The Housing Needs Assessment data produced by HART’s HNA Tool

The Housing Assessment Resource Tools (HART) project is funded by the Canada Mortgage and Housing Corporation (CMHC) to research solutions to Canada’s Housing Crisis. We offer comprehensive, equity-focused solutions to the unique problems faced by communities of all shapes and sizes cross-country. The goal of the project is to develop standardized, replicable and sustainable tools, along with associated public information and training, to improve the quality of housing supply decision-making at all levels of government across Canada.

The following data, which was compiled using our Housing Needs Assessment Tool, represents information about Housing Need in Surrey, BC using 2016 data from Statistics Canada. 2021 data will be published in 2023.

Key findings
  • There is a deficit of 1,000 homes costing under $1,500/month
  • 100% of homes costing up to $1,000/month require space for 3 or more people
  • New migrant led and single mother led households are nearly 2x more likely to be in Core Housing Need

Area Median Household Income (AMHI) Categories and Shelter Costs (2016)

This table shows the income categories used by the HART project, and the characteristics of each group, including their income range and affordable shelter cost.

Percent of Households in Core Housing Need, by Household Income Category (2016)

This graph shows the total proportion of households and number of households that were in core housing need in Surrey according to the 2016 census data. For example, this chart shows that over 25% of households in the “Moderate Income” category (maximum affordable monthly shelter cost is $1,550) were in Core Housing Need, which is 7,960 households.

Percent of Household Size Categories in Core Housing Need, by Area Median Household Income (AMHI) (2016)

This graph shows the breakdown of household size for households in core housing need. For example, this graph shows that of Median Income households (maximum affordable monthly shelter cost $2,325), over 90% of households in core housing need were made up of three or more people.

Total Affordable Housing Deficit (2016)

This table shows the 2016 existing housing deficit at each income category level. For example, in 2016 there was a deficit of 15,505 homes that were affordable to Low Income households. This number does not necessarily indicate a lack of homes, but a lack of homes at or below the maximum affordable shelter cost for this income category.

Percentage of Households (HHs) in Core Housing Need, by Priority Population (2016)

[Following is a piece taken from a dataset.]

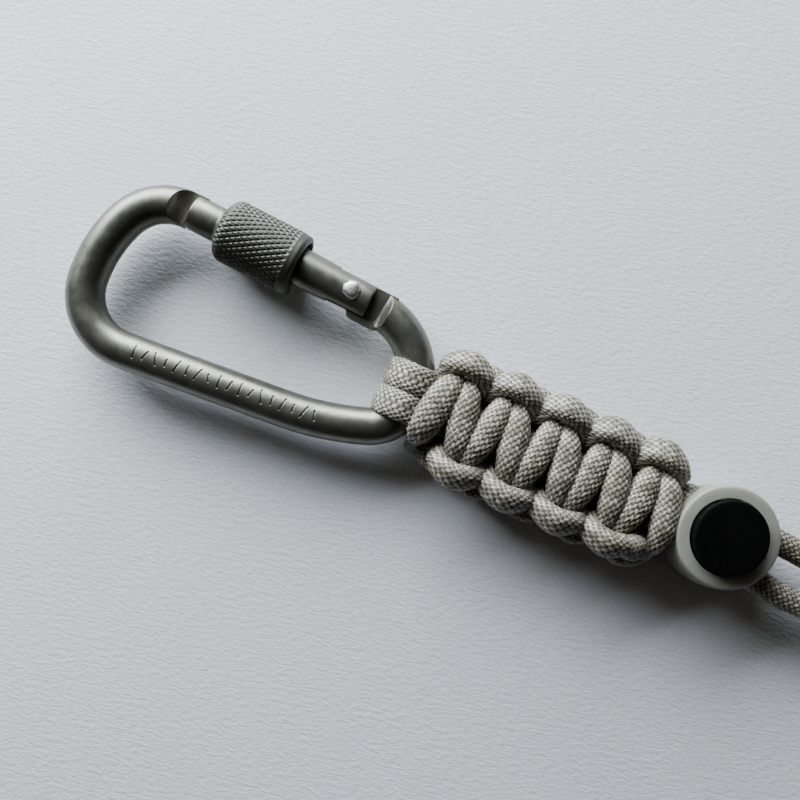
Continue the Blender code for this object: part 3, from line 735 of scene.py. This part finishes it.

This graph shows the proportion of marginalized households in core housing need against the proportion of all households in core housing need. For example, almost 40% of Single mother-led households were in Core Housing Need, compared to the 17% of all households in Surrey. Furthermore, there are many marginalized communities that experience significantly higher rates of Core Housing Need than the city benchmark.